◆ **Data**
########

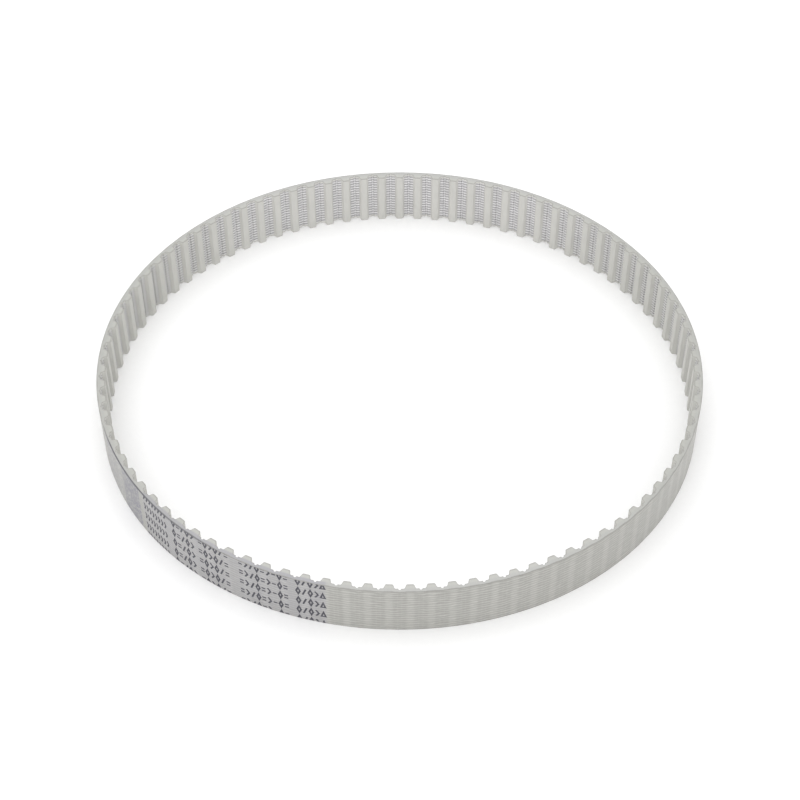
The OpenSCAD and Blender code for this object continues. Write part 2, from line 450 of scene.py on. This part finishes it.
class Shader:
    """A material's node tree, with a short call for each kind of node it needs."""

    def __init__(self, name):
        self.material = bpy.data.materials.new(name)
        self.material.use_nodes = True
        self.tree = self.material.node_tree
        self.surface = self.tree.nodes["Principled BSDF"]

    def put(self, socket, value):
        if isinstance(value, bpy.types.NodeSocket):
            self.tree.links.new(value, socket)
        else:
            socket.default_value = value

    def node(self, kind, *inputs, **settings):
        made = self.tree.nodes.new(kind)
        for key, value in settings.items():
            setattr(made, key, value)
        for socket, value in zip(made.inputs, inputs):
            if value is not None:
                self.put(socket, value)
        return made

    def value(self, name):
        return self.node("ShaderNodeAttribute", attribute_name=name)

    def maths(self, operation, *values):
        return self.node("ShaderNodeMath", *values, operation=operation).outputs[0]

    def parts(self, vector):
        return self.node("ShaderNodeSeparateXYZ", vector).outputs

    def stretch(self, vector, x, y, z):
        return self.node("ShaderNodeVectorMath", vector, (x, y, z),
                         operation="MULTIPLY").outputs[0]

    def noise(self, vector, scale, detail=2.0, rough=0.5):
        made = self.node("ShaderNodeTexNoise")
        self.put(made.inputs["Vector"], vector)
        self.put(made.inputs["Scale"], scale)
        self.put(made.inputs["Detail"], detail)
        self.put(made.inputs["Roughness"], rough)
        return made.outputs["Fac"]

    def ramp(self, value, low, high, first=0.0, last=1.0):
        """value from low to high becomes first to last, smoothly."""
        made = self.node("ShaderNodeMapRange", value, low, high, first, last,
                         interpolation_type="SMOOTHSTEP")
        return made.outputs[0]

    def within(self, value, low, high, soft):
        """1 between low and high, and 0 outside, with soft borders."""
        rising = self.ramp(value, low - soft, low + soft)
        return self.maths("MULTIPLY", rising, self.ramp(value, high - soft, high + soft, 1.0, 0.0))

    def mix(self, share, first, second):
        made = self.node("ShaderNodeMix", data_type="RGBA")
        self.put(made.inputs["Factor"], share)
        self.put(made.inputs[6], first)
        self.put(made.inputs[7], second)
        return made.outputs[2]

    def bump(self, height, distance):
        made = self.node("ShaderNodeBump")
        self.put(made.inputs["Strength"], 1.0)
        self.put(made.inputs["Distance"], distance)
        self.put(made.inputs["Height"], height)
        self.put(self.surface.inputs["Normal"], made.outputs[0])

    def finish(self, colour, roughness, **inputs):
        self.put(self.surface.inputs["Base Color"], colour)
        self.put(self.surface.inputs["Roughness"], roughness)
        for key, value in inputs.items():
            self.put(self.surface.inputs[key.replace("_", " ")], value)
        return self.material


def cord_wave(shader, along, z, shift):
    """1 over each cord and 0 between two, with shift added to the height."""
    climb = shader.maths("MULTIPLY", along, LEAD / LOOP)
    level = shader.maths("SUBTRACT", z, climb)
    level = shader.maths("ADD", level, shift)
    turns = shader.maths("MULTIPLY", level, math.tau / (CORD_PITCH / MM))
    turns = shader.maths("SUBTRACT", turns, math.tau * FIRST_CORD / CORD_PITCH)
    wave = shader.maths("COSINE", turns)
    return shader.maths("MULTIPLY_ADD", wave, 0.5, 0.5)


def tooth_wave(shader, along):
    """1 at the middle of each tooth and 0 at the middle of each land."""
    wave = shader.maths("COSINE", shader.maths("MULTIPLY", along, math.tau / (TOOTH_PITCH / MM)))
    return shader.maths("MULTIPLY_ADD", wave, -0.5, 0.5)


def belt_place(s):
    """Where a point of the belt is, in millimetres, and the patterns that its colours share."""
    along, out, z = s.parts(s.value("place").outputs["Vector"])
    ring = s.value("ring").outputs["Vector"]
    return SimpleNamespace(
        along=along, out=out, z=z, ring=ring,
        rim=s.value("rim").outputs["Fac"],
        hazed=s.within(along, *HAZED, 0.5),
        cloud=s.noise(ring, 0.16, 3.0),
        grain=s.noise(ring, 5.0, 3.0, 0.6),
        streak=s.noise(s.stretch(ring, 0.55, 0.55, 3.2), 1.0, 3.0, 0.6))


def toothed_colour(s, at):
    """The teeth, and the lands with the cords behind them: painted glints on the cords, painted
    shade on the groove walls, and painted fill light on the groove floors and low on the tooth
    flanks.
    """
    height = s.maths("SUBTRACT", s.maths("MULTIPLY", at.out, -1.0), PITCH_DEPTH / MM)
    land = s.maths("MULTIPLY", s.ramp(height, 0.03, 0.36, 1.0, 0.0),
                   s.within(at.z, 0.55, WIDTH / MM - 0.55, 0.15))
    # masks for painted fill light on the groove floors and painted shade on the groove walls
    floor = s.ramp(height, -0.3, -0.1, 1.0, 0.0)
    wall = s.within(height, -0.26, -0.07, 0.06)
    # the cord lines carry painted glints, and shift with the depth of polyurethane over them as
    # painted refraction seen from above
    depth = s.maths("MULTIPLY", s.maths("ADD", height, 0.34), 0.5)
    cord = cord_wave(s, at.along, at.z, s.maths("MULTIPLY", depth, -1.0))
    glint = s.maths("MULTIPLY", s.ramp(cord, 0.4, 0.9), s.ramp(at.streak, 0.3, 0.6, 0.5, 1.0))
    glint = s.maths("MAXIMUM", glint, s.maths("MULTIPLY", wall, s.ramp(cord, 0.25, 0.75)))
    # between the cords: lighter on the groove floor as painted fill light, darker on its walls as
    # painted shade
    between = s.mix(floor, srgb(174, 172, 175), srgb(200, 198, 201))
    between = s.mix(wall, between, srgb(134, 132, 136))
    land_colour = s.mix(glint, between, srgb(255, 255, 255))
    # the lower flanks are painted lighter than the tips: painted fill light against their shade
    tooth_colour = s.mix(s.ramp(height, 0.75, 1.15), srgb(223, 222, 217), srgb(208, 207, 202))
    return s.mix(land, tooth_colour, land_colour)


def back_colour(s, at):
    """Fine lines along the cords, bands over the teeth and the grooves, stray ink, and painted
    shade along the upper and lower edges.
    """
    wander = s.maths("ADD", s.noise(s.stretch(at.ring, 0.3, 0.3, 0.5), 1.0, 1.0),
                     s.maths("MULTIPLY", at.streak, 0.4))
    fine = s.ramp(cord_wave(s, at.along, at.z, wander), 0.3, 0.95)
    fine = s.maths("MULTIPLY", fine, s.ramp(at.streak, 0.3, 0.65, 0.35, 1.0))
    tooth = tooth_wave(s, at.along)
    over_groove = s.maths("MULTIPLY", s.within(tooth, 0.055, 0.14, 0.04), 0.3)
    over_tooth = s.maths("MAXIMUM", s.ramp(tooth, 0.5, 1.0, 0.0, 0.8), over_groove)
    shade = s.mix(over_tooth, srgb(157, 156, 151), srgb(171, 170, 165))
    light = s.mix(over_tooth, srgb(189, 188, 183), srgb(199, 198, 193))
    colour = s.mix(fine, shade, light)

    haze = s.maths("MULTIPLY", s.ramp(at.grain, 0.3, 0.7), s.ramp(at.cloud, 0.3, 0.7, 0.6, 0.9))
    colour = s.mix(s.maths("MULTIPLY", haze, at.hazed), colour, srgb(165, 163, 174))
    mottle = s.noise(at.ring, 1.5, 3.0, 0.65)
    blurred = s.maths("MULTIPLY", s.ramp(mottle, 0.36, 0.6), s.within(at.along, *BLURRED, 0.5))
    colour = s.mix(blurred, colour, srgb(118, 117, 131))
    faint = s.maths("MULTIPLY", s.ramp(mottle, 0.42, 0.66), s.within(at.along, *FAINT, 0.8))
    colour = s.mix(faint, colour, srgb(134, 133, 143))

    # painted shade along the upper and lower edges of the back, where it turns into the cut edges
    from_middle = s.maths("ABSOLUTE", s.maths("SUBTRACT", at.z, WIDTH / MM / 2))
    corner = s.ramp(from_middle, WIDTH / MM / 2 - 0.3, WIDTH / MM / 2 - 0.15)
    return s.mix(s.maths("MULTIPLY", corner, 0.7), colour, srgb(134, 132, 126))


def edge_colour(s, at):
    """The cut edges: lighter teeth, a duller strip at the back, and painted shade along their
    rounded borders.
    """
    backing = s.ramp(at.out, -0.9, -0.3)
    strip = s.mix(at.hazed, srgb(187, 187, 184), srgb(170, 169, 174))
    face = s.mix(backing, srgb(193, 193, 188), strip)
    # painted shade along the rounded borders of each cut face
    outline_shade = s.mix(backing, srgb(158, 157, 152), srgb(150, 149, 145))
    return s.mix(at.rim, face, outline_shade)


def polyurethane():
    """Milky, slightly olive polyurethane, with the cords showing through it."""
    s = Shader("polyurethane")
    at = belt_place(s)
    on_edge = s.within(at.z, EDGE_RADIUS / MM, (WIDTH - EDGE_RADIUS) / MM, 0.02)
    sides = s.mix(s.ramp(at.out, -0.2, 0.3), toothed_colour(s, at), back_colour(s, at))
    colour = s.mix(on_edge, edge_colour(s, at), sides)

    # a dark line along the upper outer edge, over part of the printed length, fainter further
    # along the belt
    dark_edge_line = s.maths("MULTIPLY", s.ramp(at.z, 15.4, 15.6), s.ramp(at.out, 0.18, 0.34))
    dark_edge_line = s.maths("MULTIPLY", dark_edge_line, s.within(at.along, *DARK_LINE_SPAN, 5.0))
    dark_edge_line = s.maths("MULTIPLY", dark_edge_line, s.ramp(at.along, 375.0, 405.0, 0.95, 0.6))
    colour = s.mix(dark_edge_line, colour, srgb(80, 80, 90))

    # painted shade on the teeth and cut edges at the two ends of the oval, and uneven patches
    # everywhere
    aside = s.maths("ABSOLUTE", s.parts(at.ring)[1])
    end_shade = s.maths("MULTIPLY", s.ramp(aside, 30.0, 66.0, 0.0, 0.28),
                   s.ramp(at.out, 0.2, 0.42, 1.0, 0.0))
    colour = s.mix(end_shade, colour, srgb(160, 161, 152))
    colour = s.mix(s.ramp(at.cloud, 0.35, 0.7, 0.0, 0.12), colour, srgb(165, 166, 160))
    colour = s.mix(s.ramp(at.grain, 0.3, 0.75, 0.0, 0.1), colour, srgb(230, 229, 226))

    scratches = s.noise(s.stretch(at.ring, 0.7, 0.7, 16.0), 1.0, 2.0, 0.7)
    relief = s.maths("ADD", s.maths("MULTIPLY", at.grain, 0.5),
                     s.maths("MULTIPLY", scratches, 0.5))
    s.bump(relief, 0.012 * MM)
    roughness = s.ramp(at.grain, 0.3, 0.7, 0.36, 0.5)
    return s.finish(colour, roughness, IOR=1.5, Specular_IOR_Level=0.45)


def cord_steel():
    """Bright drawn steel, a little dulled by the polyurethane that wets it."""
    s = Shader("cord_steel")
    ring = s.value("ring").outputs["Vector"]
    wires = s.noise(s.stretch(ring, 1.5, 1.5, 9.0), 1.0, 3.0, 0.6)
    stain = s.noise(ring, 1.3, 2.0)
    colour = s.mix(s.ramp(wires, 0.3, 0.7), srgb(176, 177, 182), srgb(232, 232, 235))
    colour = s.mix(s.ramp(stain, 0.45, 0.75, 0.0, 0.5), colour, srgb(150, 148, 146))
    s.bump(wires, 0.01 * MM)
    return s.finish(colour, s.ramp(stain, 0.3, 0.7, 0.28, 0.42), Metallic=1.0)


def marking_ink():
    """Dark blue-grey ink, thin and grainy."""
    s = Shader("marking_ink")
    ring = s.value("ring").outputs["Vector"]
    grain = s.noise(ring, 6.0, 3.0, 0.65)
    patch = s.noise(ring, 1.1, 2.0)
    colour = s.mix(s.ramp(grain, 0.35, 0.75), srgb(52, 51, 60), srgb(92, 91, 100))
    colour = s.mix(s.ramp(patch, 0.45, 0.8, 0.0, 0.4), colour, srgb(112, 112, 120))
    s.bump(grain, 0.006 * MM)
    return s.finish(colour, s.ramp(grain, 0.3, 0.7, 0.5, 0.68))


def floor_material():
    """Nearly white paper."""
    s = Shader("studio_floor")
    place = s.node("ShaderNodeTexCoord").outputs["Object"]
    fleck = s.noise(place, 900.0, 2.0)
    colour = s.mix(fleck, (0.94, 0.94, 0.94, 1), (0.97, 0.97, 0.97, 1))
    return s.finish(colour, 0.7)


# --- The belt -------------------------------------------------------------------------

def lengths():
    """The belt's lengths: from the middle of one segment to the middle of the next, and at
    the open pivot two shorter ones, each on a single segment."""
    for number in range(1, SEGMENTS + 1):
        start, after = (number - 1) * STEP, number % SEGMENTS + 1
        if number != OPEN_PIVOT:
            yield start, start + STEP, number, after
            continue
        pivot = start + TEETH_IN_TURN[(number - 1) % 2] * TOOTH_PITCH / 2
        yield start, pivot - OPEN_GAP / 2, number, number
        yield pivot + OPEN_GAP / 2, start + STEP, after, after


def follow(piece, start, end, first, second, node):
    """Puts a length of belt on its segment when it lies on a single one, otherwise fixes it where
    it is, and hides the CAD nodes it stands for.
    """
    if first == second:
        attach(piece, body(first))
    else:
        ends = on_belt(np.array((start, end)), np.zeros(2), np.full(2, WIDTH / 2))
        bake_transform(piece)
    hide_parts(*(f"{node}_{number:02d}" for number in sorted({first, second})))


def build_belt():
    skin, steel, ink = polyurethane(), cord_steel(), marking_ink()
    marks_begin = MARK_GROUPS[0][0] * MM
    for start, end, first, second in lengths():
        label = f"{first:02d}_{second:02d}"
        piece = belt_skin(f"belt_{label}", start, end, skin)
        follow(piece, start, end, first, second, "belt_segment")
        piece = cords(f"cords_{label}", start, end, steel)
        follow(piece, start, end, first, second, "steel_cords")
        if end > marks_begin and second != 1:
            piece = ink_marks(f"marks_{label}", start, end, ink)
            follow(piece, start, end, first, second, "printed_marks")


# --- The studio -----------------------------------------------------------------------

def build_floor():
    signs = ((-1, -1), (1, -1), (1, 1), (-1, 1))
    corners = [(x * FLOOR_HALF, y * FLOOR_HALF, 0) for x, y in signs]
    floor = make_object("floor", np.array(corners), [[0, 1, 2, 3]], floor_material())


def add_lamp(name, place, size, power):
    lamp = bpy.data.lights.new(name, "AREA")
    lamp.size = size
    lamp.energy = power
    made = bpy.data.objects.new(name, lamp)
    made.location = place
    made.rotation_euler = (-Vector(place)).to_track_quat("-Z", "Y").to_euler()
    bpy.context.scene.collection.objects.link(made)


def build_lights():
    world = bpy.data.worlds.new("studio")
    world.use_nodes = True
    background = world.node_tree.nodes["Background"]
    background.inputs["Color"].default_value = (1, 1, 1, 1)
    background.inputs["Strength"].default_value = WORLD_LIGHT * BRIGHTNESS
    bpy.context.scene.world = world
    for name, place, size, power in LAMPS:
        add_lamp(name, place, size, power * BRIGHTNESS)


def build_camera():
    camera = bpy.data.cameras.new("camera")
    camera.lens = CAMERA_LENS
    camera.shift_x, camera.shift_y = CAMERA_SHIFT
    camera.clip_start, camera.clip_end = 0.01, 20
    target = Vector((0, 0, WIDTH / 2))
    back = Vector((0, -math.cos(CAMERA_ELEVATION), math.sin(CAMERA_ELEVATION)))
    made = bpy.data.objects.new("camera", camera)
    made.location = target + CAMERA_DISTANCE * back
    made.rotation_euler = (-back).to_track_quat("-Z", "Y").to_euler()
    bpy.context.scene.collection.objects.link(made)
    bpy.context.scene.camera = made


bpy.context.scene.view_settings.view_transform = "Standard"
build_camera()
build_lights()
build_floor()
build_belt()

########

◆ **Aim**
Begin with the first line of the data above and, please, print each line exactly until you have printed the line containing "node tree, with"; print nothing else.

◆ **Complete answer**
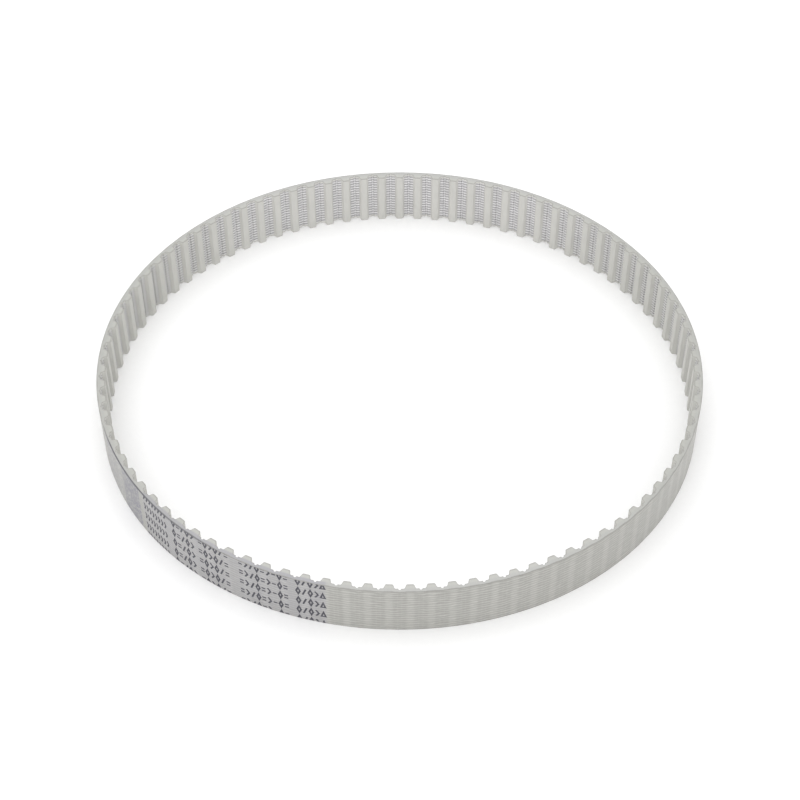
The OpenSCAD and Blender code for this object continues. Write part 2, from line 450 of scene.py on. This part finishes it.
class Shader:
    """A material's node tree, with a short call for each kind of node it needs."""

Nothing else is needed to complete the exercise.